-------- Record extracts --------
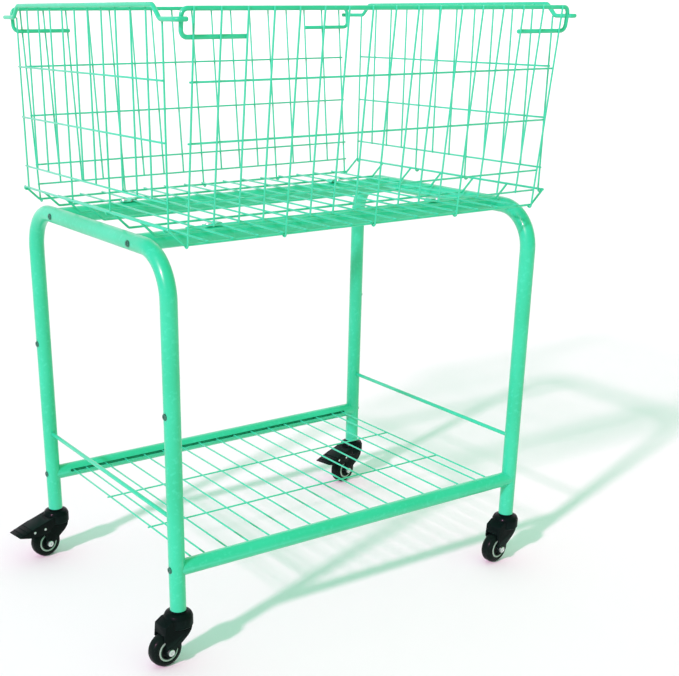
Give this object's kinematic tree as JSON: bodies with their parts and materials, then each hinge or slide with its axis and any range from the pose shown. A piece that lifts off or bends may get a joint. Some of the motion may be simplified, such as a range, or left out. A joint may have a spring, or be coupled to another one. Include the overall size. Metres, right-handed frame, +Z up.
{
  "type": "rolling laundry basket cart",
  "caption": "Rolling laundry cart: a large wire basket with fold-in long sides on a bent tube frame, over a wire shelf, on swivel casters with brakes at the back.",
  "frame": {"origin": "on the floor, under the middle of the four legs", "axes": "+X along the length, from the left end to the right end; +Y from the front, which is the long side opposite the braked casters, to the back; +Z up from the floor"},
  "size_m": [0.7174, 0.5276, 0.8577],
  "materials": {
    "mint_paint": "glossy mint green powder coat",
    "black_housing": "black plastic with a low sheen",
    "black_rubber": "dull black rubber",
    "grey_core": "pale grey plastic",
    "bright_zinc": "bright zinc plating"
  },
  "bodies": {
    "frame": {"basket_end_left": "mint_paint", "basket_end_right": "mint_paint", "basket_floor": "mint_paint", "caster_stem_back_left": "black_housing", "caster_stem_back_right": "black_housing", "caster_stem_front_left": "black_housing", "caster_stem_front_right": "black_housing", "clip_screw_back_left": "bright_zinc", "clip_screw_back_right": "bright_zinc", "clip_screw_front_left": "bright_zinc", "clip_screw_front_right": "bright_zinc", "end_frame_left": "mint_paint", "end_frame_right": "mint_paint", "floor_clip_back_left": "mint_paint", "floor_clip_back_right": "mint_paint", "floor_clip_front_left": "mint_paint", "floor_clip_front_right": "mint_paint", "guard_rod_left": "mint_paint", "guard_rod_right": "mint_paint", "lower_rail_back": "mint_paint", "lower_rail_front": "mint_paint", "lower_rail_screw_back_left": "bright_zinc", "lower_rail_screw_back_right": "bright_zinc", "lower_rail_screw_front_left": "bright_zinc", "lower_rail_screw_front_right": "bright_zinc", "shelf_grille": "mint_paint", "spare_station_screw_back_left": "bright_zinc", "spare_station_screw_back_right": "bright_zinc", "spare_station_screw_front_left": "bright_zinc", "spare_station_screw_front_right": "bright_zinc", "upper_rail_back": "mint_paint", "upper_rail_front": "mint_paint", "upper_rail_screw_back_left": "bright_zinc", "upper_rail_screw_back_right": "bright_zinc", "upper_rail_screw_front_left": "bright_zinc", "upper_rail_screw_front_right": "bright_zinc"},
    "side_front": {"basket_side_front": "mint_paint"},
    "side_back": {"basket_side_back": "mint_paint"},
    "swivel_front_left": {"caster_fork_front_left": "black_housing", "axle_bolt_front_left": "bright_zinc", "axle_nut_front_left": "bright_zinc"},
    "wheel_front_left": {"caster_tyre_front_left": "black_rubber", "wheel_core_front_left": "grey_core"},
    "swivel_front_right": {"caster_fork_front_right": "black_housing", "axle_bolt_front_right": "bright_zinc", "axle_nut_front_right": "bright_zinc"},
    "wheel_front_right": {"caster_tyre_front_right": "black_rubber", "wheel_core_front_right": "grey_core"},
    "swivel_back_left": {"caster_fork_back_left": "black_housing", "axle_bolt_back_left": "bright_zinc", "axle_nut_back_left": "bright_zinc"},
    "wheel_back_left": {"caster_tyre_back_left": "black_rubber", "wheel_core_back_left": "grey_core"},
    "swivel_back_right": {"caster_fork_back_right": "black_housing", "axle_bolt_back_right": "bright_zinc", "axle_nut_back_right": "bright_zinc"},
    "wheel_back_right": {"caster_tyre_back_right": "black_rubber", "wheel_core_back_right": "grey_core"},
    "pedal_back_left": {"brake_pedal_back_left": "black_housing"},
    "pedal_back_right": {"brake_pedal_back_right": "black_housing"}
  },
  "joints": [
    {"name": "side_front_fold", "type": "hinge", "parent": "frame", "child": "side_front", "pos_m": [0, -0.226, 0.58165], "axis": [-1, 0, 0], "range_deg": [0, 84.5]},
    {"name": "side_back_fold", "type": "hinge", "parent": "frame", "child": "side_back", "pos_m": [0, 0.226, 0.58165], "axis": [1, 0, 0], "range_deg": [0, 77.5]},
    {"name": "swivel_front_left", "type": "hinge", "parent": "frame", "child": "swivel_front_left", "pos_m": [-0.307, -0.211, 0.079], "axis": [0, 0, 1], "continuous": true},
    {"name": "wheel_spin_front_left", "type": "hinge", "parent": "swivel_front_left", "child": "wheel_front_left", "pos_m": [-0.33087, -0.21351, 0.025], "axis": [0.1045, -0.9945, 0], "continuous": true},
    {"name": "swivel_front_right", "type": "hinge", "parent": "frame", "child": "swivel_front_right", "pos_m": [0.307, -0.211, 0.079], "axis": [0, 0, 1], "continuous": true},
    {"name": "wheel_spin_front_right", "type": "hinge", "parent": "swivel_front_right", "child": "wheel_front_right", "pos_m": [0.2833, -0.21475, 0.025], "axis": [0.1564, -0.9877, 0], "continuous": true},
    {"name": "swivel_back_left", "type": "hinge", "parent": "frame", "child": "swivel_back_left", "pos_m": [-0.307, 0.211, 0.079], "axis": [0, 0, 1], "continuous": true},
    {"name": "wheel_spin_back_left", "type": "hinge", "parent": "swivel_back_left", "child": "wheel_back_left", "pos_m": [-0.33071, 0.20725, 0.025], "axis": [0.1564, -0.9877, 0], "continuous": true},
    {"name": "brake_back_left", "type": "hinge", "parent": "swivel_back_left", "child": "pedal_back_left", "pos_m": [-0.33861, 0.20599, 0.054], "axis": [0.1564, -0.9877, 0], "range_deg": [0, 20]},
    {"name": "swivel_back_right", "type": "hinge", "parent": "frame", "child": "swivel_back_right", "pos_m": [0.307, 0.211, 0.079], "axis": [0, 0, 1], "continuous": true},
    {"name": "wheel_spin_back_right", "type": "hinge", "parent": "swivel_back_right", "child": "wheel_back_right", "pos_m": [0.28344, 0.20642, 0.025], "axis": [0.1908, -0.9816, 0], "continuous": true},
    {"name": "brake_back_right", "type": "hinge", "parent": "swivel_back_right", "child": "pedal_back_right", "pos_m": [0.27559, 0.20489, 0.054], "axis": [0.1908, -0.9816, 0], "range_deg": [0, 20]}
  ]
}
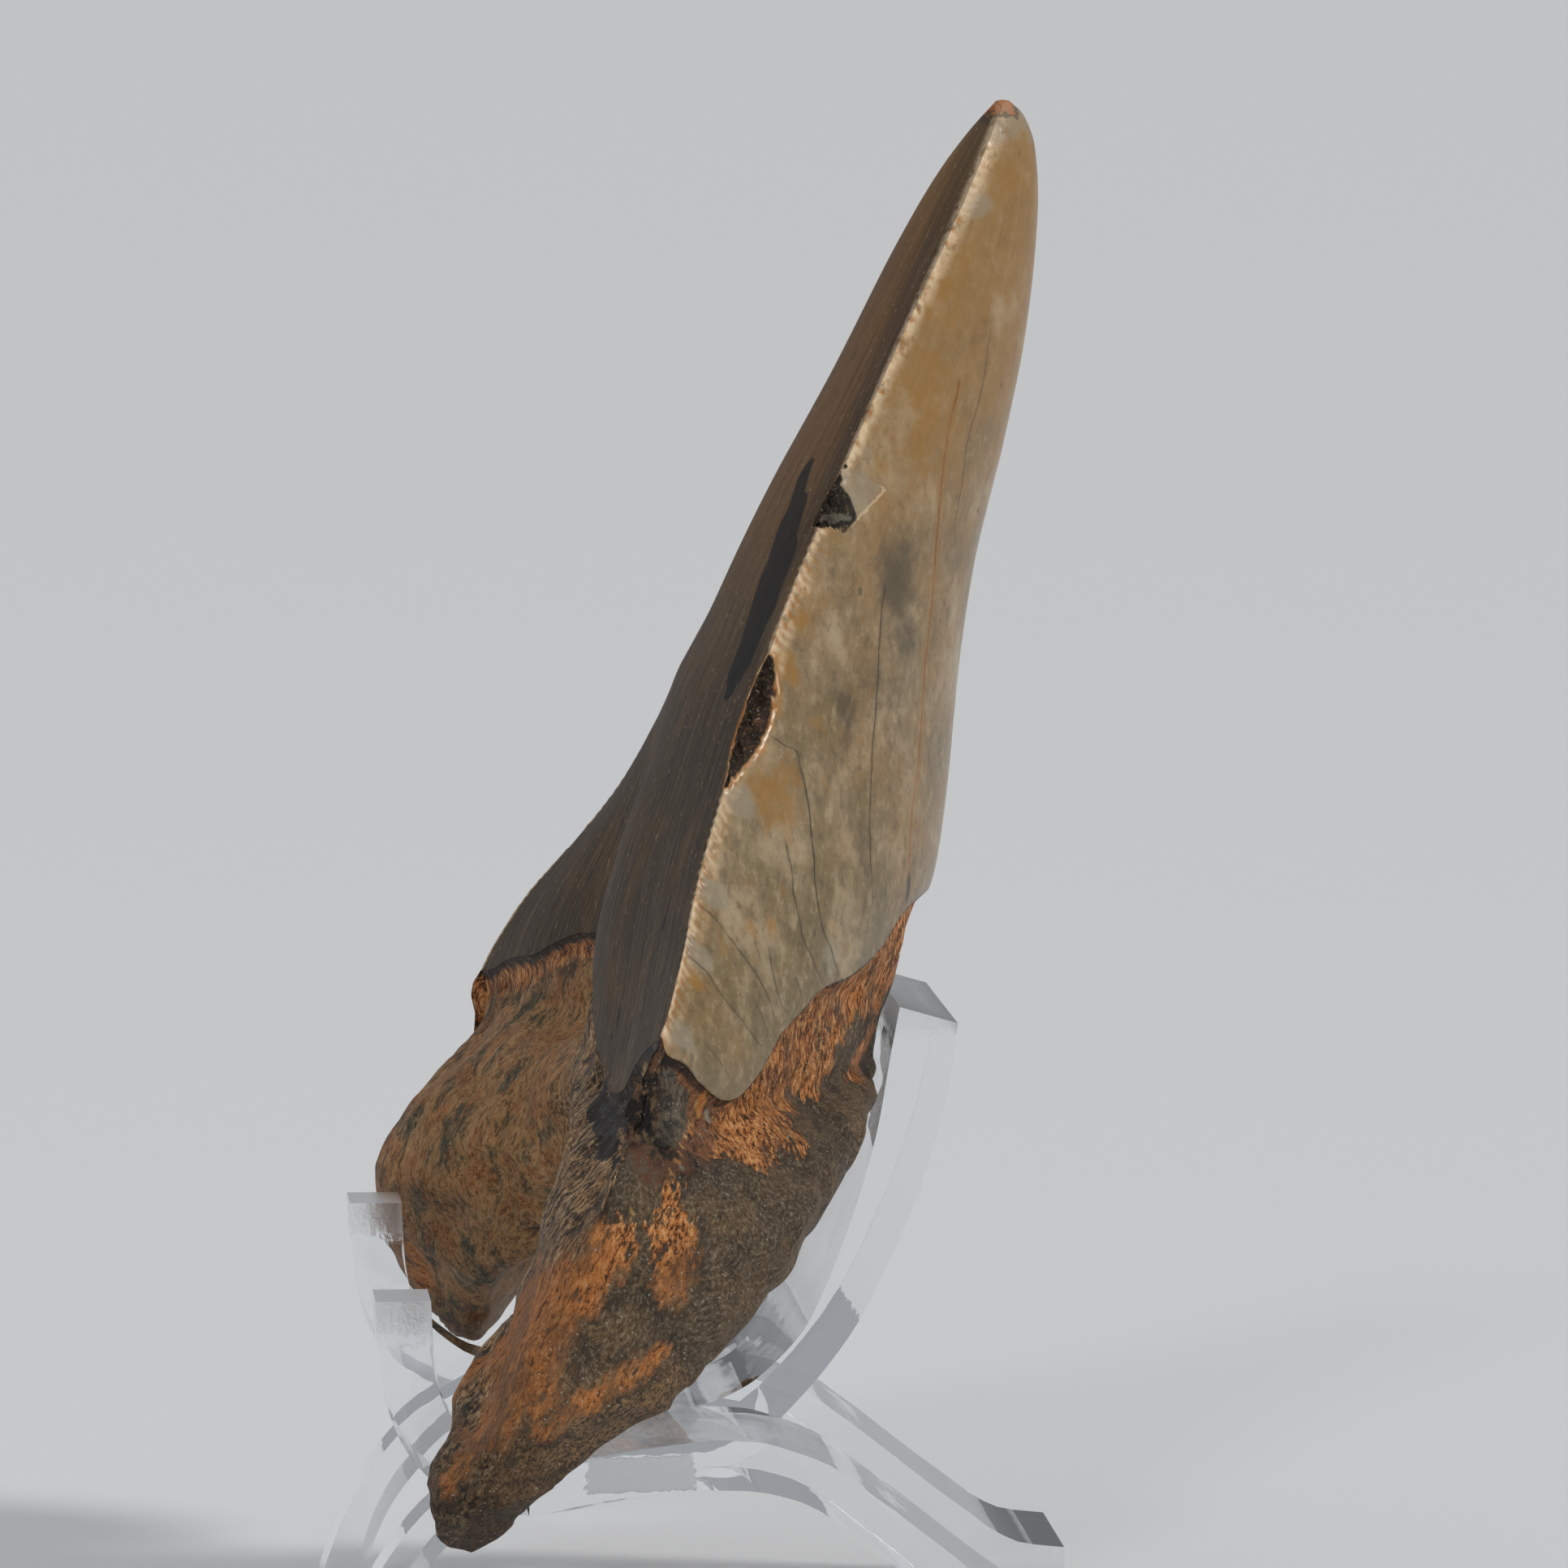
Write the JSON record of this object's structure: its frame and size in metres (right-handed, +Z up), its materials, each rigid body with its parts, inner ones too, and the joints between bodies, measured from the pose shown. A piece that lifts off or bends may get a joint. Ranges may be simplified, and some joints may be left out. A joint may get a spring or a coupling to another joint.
{
  "type": "fossil shark tooth on a display stand",
  "caption": "Large triangular fossil shark tooth, tip up, leaning in a clear moulded easel with front hooks, a back post and splayed legs.",
  "frame": {"origin": "on the surface it stands on, under the middle of its overall box", "axes": "+Z up, +Y from the hooks towards the back post, +X along the tooth's width"},
  "size_m": [0.08, 0.0468, 0.0945],
  "materials": {
    "tooth": "polished tan enamel over a rough brown and orange root",
    "stand": "clear, glossy"
  },
  "bodies": {
    "root": {"tooth": "tooth", "stand": "stand"}
  },
  "joints": []
}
--------
Problem to solve –
Without omitting anything, output the entries exactly.

Right answer –
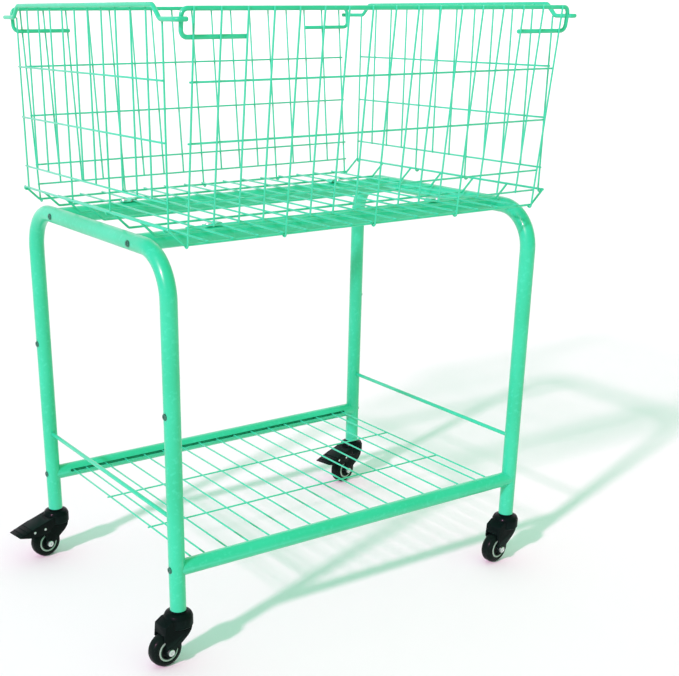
Give this object's kinematic tree as JSON: bodies with their parts and materials, then each hinge or slide with its axis and any range from the pose shown. A piece that lifts off or bends may get a joint. Some of the motion may be simplified, such as a range, or left out. A joint may have a spring, or be coupled to another one. Include the overall size. Metres, right-handed frame, +Z up.
{
  "type": "rolling laundry basket cart",
  "caption": "Rolling laundry cart: a large wire basket with fold-in long sides on a bent tube frame, over a wire shelf, on swivel casters with brakes at the back.",
  "frame": {"origin": "on the floor, under the middle of the four legs", "axes": "+X along the length, from the left end to the right end; +Y from the front, which is the long side opposite the braked casters, to the back; +Z up from the floor"},
  "size_m": [0.7174, 0.5276, 0.8577],
  "materials": {
    "mint_paint": "glossy mint green powder coat",
    "black_housing": "black plastic with a low sheen",
    "black_rubber": "dull black rubber",
    "grey_core": "pale grey plastic",
    "bright_zinc": "bright zinc plating"
  },
  "bodies": {
    "frame": {"basket_end_left": "mint_paint", "basket_end_right": "mint_paint", "basket_floor": "mint_paint", "caster_stem_back_left": "black_housing", "caster_stem_back_right": "black_housing", "caster_stem_front_left": "black_housing", "caster_stem_front_right": "black_housing", "clip_screw_back_left": "bright_zinc", "clip_screw_back_right": "bright_zinc", "clip_screw_front_left": "bright_zinc", "clip_screw_front_right": "bright_zinc", "end_frame_left": "mint_paint", "end_frame_right": "mint_paint", "floor_clip_back_left": "mint_paint", "floor_clip_back_right": "mint_paint", "floor_clip_front_left": "mint_paint", "floor_clip_front_right": "mint_paint", "guard_rod_left": "mint_paint", "guard_rod_right": "mint_paint", "lower_rail_back": "mint_paint", "lower_rail_front": "mint_paint", "lower_rail_screw_back_left": "bright_zinc", "lower_rail_screw_back_right": "bright_zinc", "lower_rail_screw_front_left": "bright_zinc", "lower_rail_screw_front_right": "bright_zinc", "shelf_grille": "mint_paint", "spare_station_screw_back_left": "bright_zinc", "spare_station_screw_back_right": "bright_zinc", "spare_station_screw_front_left": "bright_zinc", "spare_station_screw_front_right": "bright_zinc", "upper_rail_back": "mint_paint", "upper_rail_front": "mint_paint", "upper_rail_screw_back_left": "bright_zinc", "upper_rail_screw_back_right": "bright_zinc", "upper_rail_screw_front_left": "bright_zinc", "upper_rail_screw_front_right": "bright_zinc"},
    "side_front": {"basket_side_front": "mint_paint"},
    "side_back": {"basket_side_back": "mint_paint"},
    "swivel_front_left": {"caster_fork_front_left": "black_housing", "axle_bolt_front_left": "bright_zinc", "axle_nut_front_left": "bright_zinc"},
    "wheel_front_left": {"caster_tyre_front_left": "black_rubber", "wheel_core_front_left": "grey_core"},
    "swivel_front_right": {"caster_fork_front_right": "black_housing", "axle_bolt_front_right": "bright_zinc", "axle_nut_front_right": "bright_zinc"},
    "wheel_front_right": {"caster_tyre_front_right": "black_rubber", "wheel_core_front_right": "grey_core"},
    "swivel_back_left": {"caster_fork_back_left": "black_housing", "axle_bolt_back_left": "bright_zinc", "axle_nut_back_left": "bright_zinc"},
    "wheel_back_left": {"caster_tyre_back_left": "black_rubber", "wheel_core_back_left": "grey_core"},
    "swivel_back_right": {"caster_fork_back_right": "black_housing", "axle_bolt_back_right": "bright_zinc", "axle_nut_back_right": "bright_zinc"},
    "wheel_back_right": {"caster_tyre_back_right": "black_rubber", "wheel_core_back_right": "grey_core"},
    "pedal_back_left": {"brake_pedal_back_left": "black_housing"},
    "pedal_back_right": {"brake_pedal_back_right": "black_housing"}
  },
  "joints": [
    {"name": "side_front_fold", "type": "hinge", "parent": "frame", "child": "side_front", "pos_m": [0, -0.226, 0.58165], "axis": [-1, 0, 0], "range_deg": [0, 84.5]},
    {"name": "side_back_fold", "type": "hinge", "parent": "frame", "child": "side_back", "pos_m": [0, 0.226, 0.58165], "axis": [1, 0, 0], "range_deg": [0, 77.5]},
    {"name": "swivel_front_left", "type": "hinge", "parent": "frame", "child": "swivel_front_left", "pos_m": [-0.307, -0.211, 0.079], "axis": [0, 0, 1], "continuous": true},
    {"name": "wheel_spin_front_left", "type": "hinge", "parent": "swivel_front_left", "child": "wheel_front_left", "pos_m": [-0.33087, -0.21351, 0.025], "axis": [0.1045, -0.9945, 0], "continuous": true},
    {"name": "swivel_front_right", "type": "hinge", "parent": "frame", "child": "swivel_front_right", "pos_m": [0.307, -0.211, 0.079], "axis": [0, 0, 1], "continuous": true},
    {"name": "wheel_spin_front_right", "type": "hinge", "parent": "swivel_front_right", "child": "wheel_front_right", "pos_m": [0.2833, -0.21475, 0.025], "axis": [0.1564, -0.9877, 0], "continuous": true},
    {"name": "swivel_back_left", "type": "hinge", "parent": "frame", "child": "swivel_back_left", "pos_m": [-0.307, 0.211, 0.079], "axis": [0, 0, 1], "continuous": true},
    {"name": "wheel_spin_back_left", "type": "hinge", "parent": "swivel_back_left", "child": "wheel_back_left", "pos_m": [-0.33071, 0.20725, 0.025], "axis": [0.1564, -0.9877, 0], "continuous": true},
    {"name": "brake_back_left", "type": "hinge", "parent": "swivel_back_left", "child": "pedal_back_left", "pos_m": [-0.33861, 0.20599, 0.054], "axis": [0.1564, -0.9877, 0], "range_deg": [0, 20]},
    {"name": "swivel_back_right", "type": "hinge", "parent": "frame", "child": "swivel_back_right", "pos_m": [0.307, 0.211, 0.079], "axis": [0, 0, 1], "continuous": true},
    {"name": "wheel_spin_back_right", "type": "hinge", "parent": "swivel_back_right", "child": "wheel_back_right", "pos_m": [0.28344, 0.20642, 0.025], "axis": [0.1908, -0.9816, 0], "continuous": true},
    {"name": "brake_back_right", "type": "hinge", "parent": "swivel_back_right", "child": "pedal_back_right", "pos_m": [0.27559, 0.20489, 0.054], "axis": [0.1908, -0.9816, 0], "range_deg": [0, 20]}
  ]
}
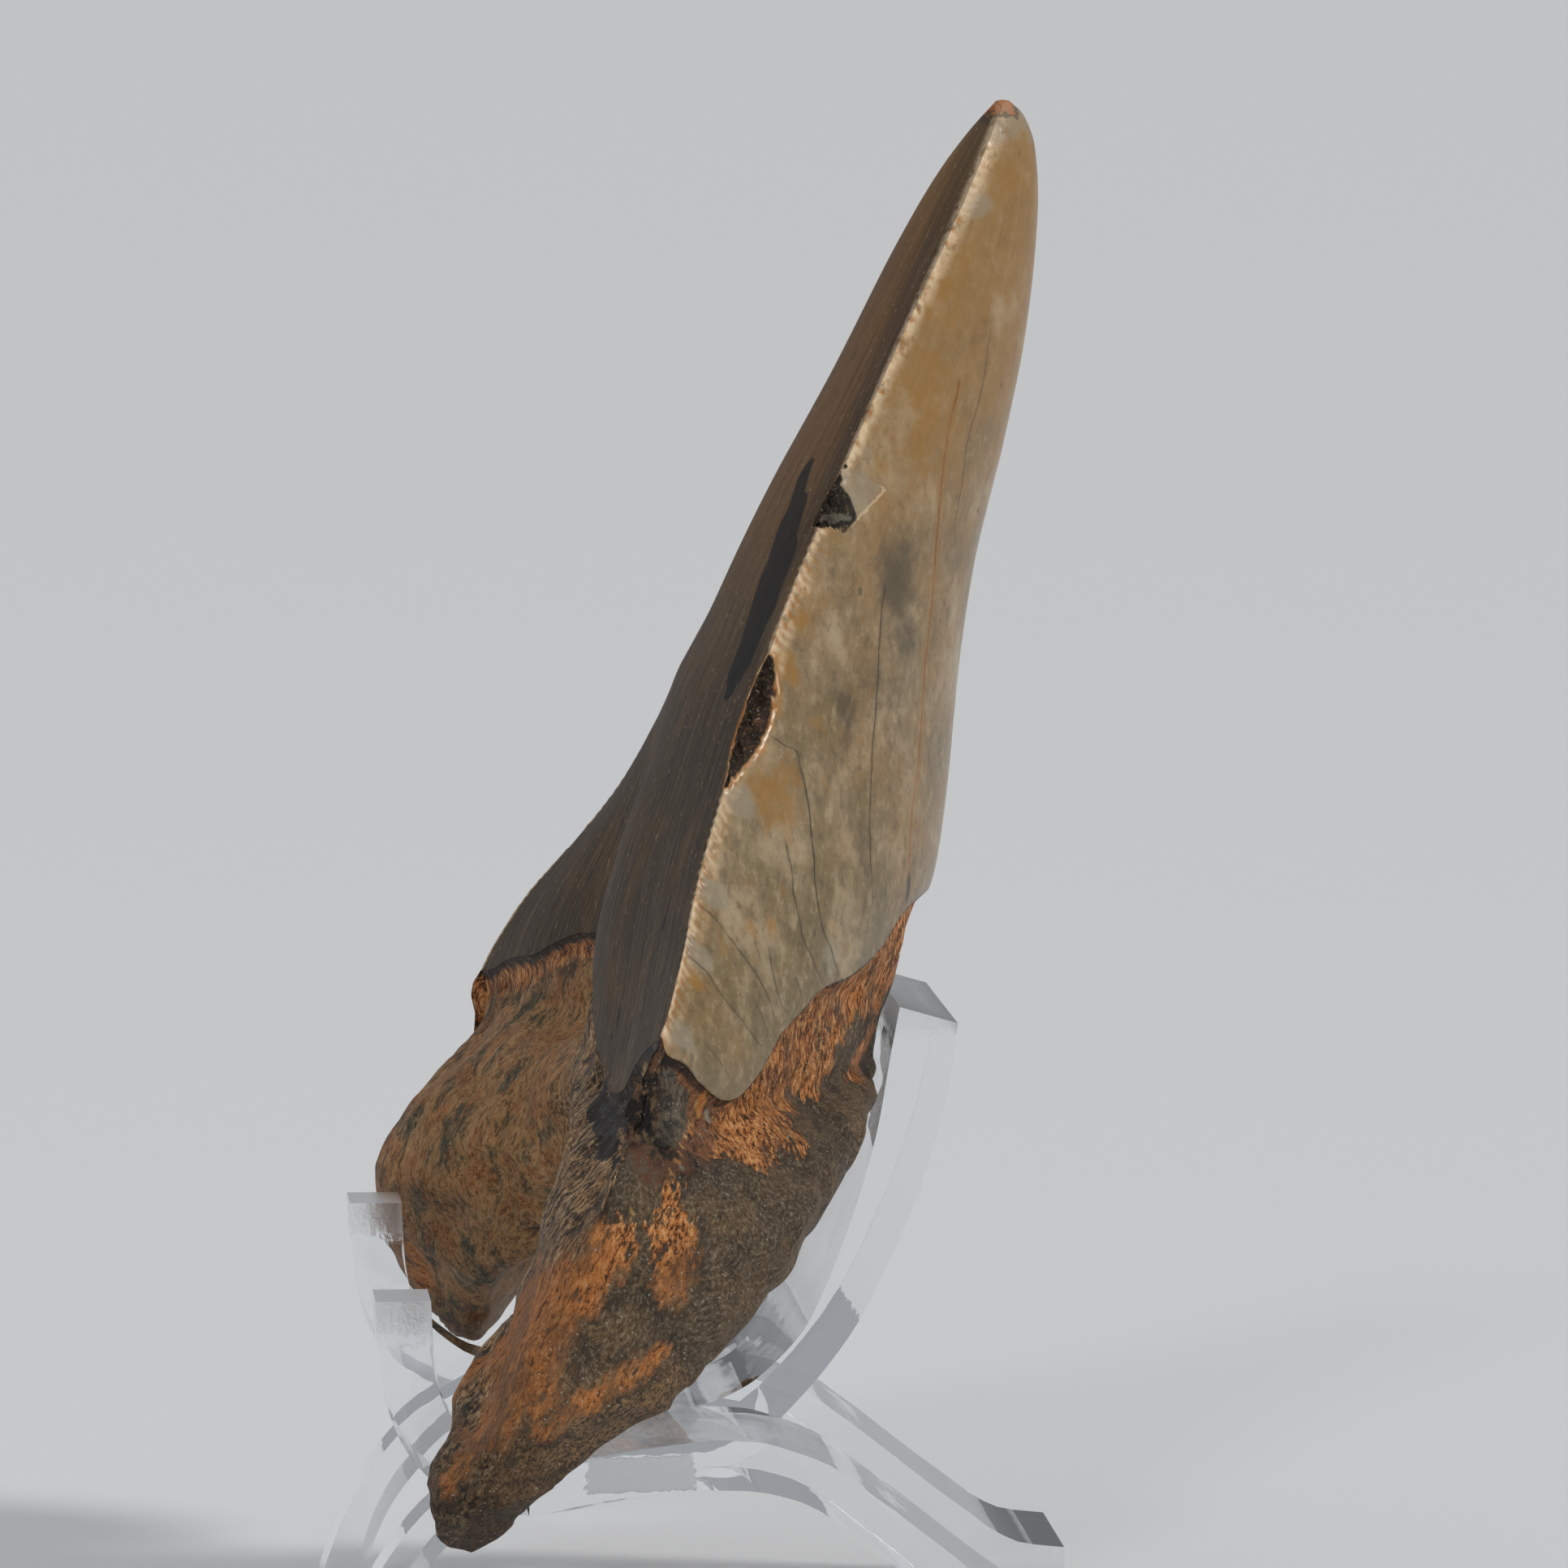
Write the JSON record of this object's structure: its frame and size in metres (right-handed, +Z up), its materials, each rigid body with its parts, inner ones too, and the joints between bodies, measured from the pose shown. A piece that lifts off or bends may get a joint. Ranges may be simplified, and some joints may be left out. A joint may get a spring or a coupling to another joint.
{
  "type": "fossil shark tooth on a display stand",
  "caption": "Large triangular fossil shark tooth, tip up, leaning in a clear moulded easel with front hooks, a back post and splayed legs.",
  "frame": {"origin": "on the surface it stands on, under the middle of its overall box", "axes": "+Z up, +Y from the hooks towards the back post, +X along the tooth's width"},
  "size_m": [0.08, 0.0468, 0.0945],
  "materials": {
    "tooth": "polished tan enamel over a rough brown and orange root",
    "stand": "clear, glossy"
  },
  "bodies": {
    "root": {"tooth": "tooth", "stand": "stand"}
  },
  "joints": []
}